Le torture di Abu Ghraib non sono un momento qualsiasi della planetaria pratica della tortura che Amnesty International documenta con assiduità. Esse muovono dall'interno di una guerra con una sua proclamata specificità che non può non aver toccato anche i più abietti esercizi di potere sui corpi dei prigionieri. Che Rumsfeld si scusi e prometta il risarcimento del danno come se fosse un automobilista distratto che ha spaccato un fanalino, è offensivo fumo negli occhi. Che l'abominio sia spacciato per l'operato disdicevole di un pugno di cretini in divisa è un trucco di vecchissima data. Quelle pratiche di tortura sono troppo coerenti con questo tipo di guerra per essere solo lo spasso sadico di una sporca dozzina di spostati al lavoro. Il dato di fatto è che nell'impresa bellica di Usa e compagni importa piegare il singolo.

L'esercito più potente del pianeta, infatti, si è mosso e si muove sperperando miliardi non per battere in una qualche battaglia risolutiva un esercito di più o meno uguale potenza, ma per spianare case o montagne dovunque appaia necessario, per frugare nelle grotte e nei sotterranei braccando ombre di leader e sparando sui molti raccolti in agglomerati provvisori. Non a caso, pur essendo in guerra, gli Usa e i loro alleati considerano solo i propri soldati come militari legittimamente nell'esercizio delle loro funzioni belliche. Il nemico invece è senza divisa, senza numero di matricola, mutante, di volta in volta terrorista, bandito, predone, resistente, criminale, fanatico religioso, kamikaze. Soprattutto è raro che abbia una faccia, un nome. Più spesso è puro corpo in movimento, organismo vivo e perciò potenzialmente pericoloso: di uomo, di donna, di bambino.
Questo tipo di guerra, dunque, è particolarmente folle proprio perché è condotta contro tutti e nessuno. «Regime talebano» o «regime di Saddam Hussein» si sono rivelate formule di comodo. I regimi in realtà si sono squagliati subito, quasi senza colpo ferire, rivelando fin troppo presto di non essere il vero problema, soprattutto militare. Tuttavia, pur disssolvendosi gli eserciti, ecco che la guerra non finisce affatto, diventa endemica, si sposta, divampa a tratti più furiosa che mai. Mostra insomma di essere una parentesi avventatamente, stupidamente aperta, che non trova più il modo di chiudersi.
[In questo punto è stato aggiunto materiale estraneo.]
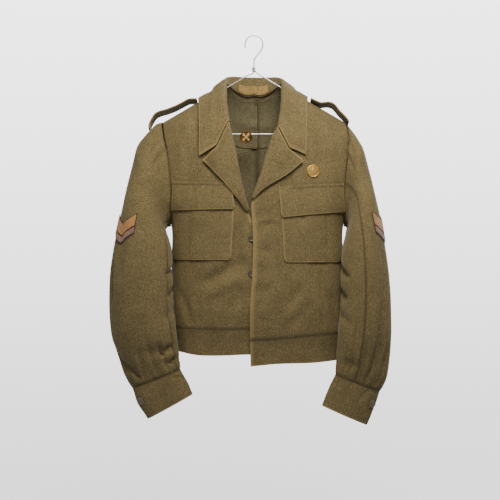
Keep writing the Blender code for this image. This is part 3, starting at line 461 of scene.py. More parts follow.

Per vincere, perciò, sta diventando sempre più chiaro che non basta piegare la resistenza di uno stato, di una qualche nazione o popolo, dopo un'esibizione di muscoli. Bisogna anzi dispiegare un esercito potentissimo, levare muri o fortificazioni, far fuoco e fiamme tra cielo e terra, per imporre di fatto, paradossalmente, ai singoli corpi di molti sparsi nemici, quasi uno per uno, la disciplina dell'occidente, i suoi valori, le sue urgenze, le sue necessità; per disciplinarli e governarli fin nelle midolla e in ogni loro disposizione. Tanto più che non pochi di questi organismi disperatamente vivi, piuttosto che cedere, sono sempre più disposti ad autodistruggersi trasformandosi essi stessi in ordigni di distruzione.

La tortura è da sempre il più terribile dei modi per ridurre il corpo umano a un fascio di facoltà obbedienti. Pietro Verri, nel 1776 (Osservazioni sulla tortura), lodava Maria Teresa d'Austria per aver avuto la grazia di abolirla e sottolineava che solo i popoli arretrati la usano. A due secoli e più di distanza, quella pratica criminale è ancora molto diffusa. Ma il fatto nuovo è che essa risbuca oggi - fissata allegramente, spudoratamente, con l'imprudenza di chi si sente tassello di un potere inegugliabile, da foto e video realizzati a mo' di souvenir dopo una bisboccia sadomaso in un paese esotico - dall'interno della democrazia più opulenta, più orgogliosamente esibita del mondo, impegnata con gran dispiego propagandistico a portare con le armi un distillato del meglio dell'Occidente ai «popoli retrogradi» e per di più traviati da califfi e fanatici.

Perciò Abu Ghraib è un segnale sinistro, non immediatamente catalogabile, tutto da interpretare. Dentro la parentesi di questa guerra, se non ci si affretta a chiuderla, tutto il peggio della storia del genere umano può essere rimesso scientemente a punto e riusato. I diritti vanno e vengono, le leggi si fanno e disfanno. C'è voluto parecchio tempo per sancire che il nemico in divisa, identificabile, visibile, è un essere umano. Ma il nemico sfuggente, in seno a una guerra dai confini e dalle ragioni sfuggenti? Il nemico il cui stesso corpo potrebbe essere una mina? Il nemico che va identificato e battuto necessariamente prima dell'unica cosa che conti, la prossima scadenza elettorale? Quello è un essere umano?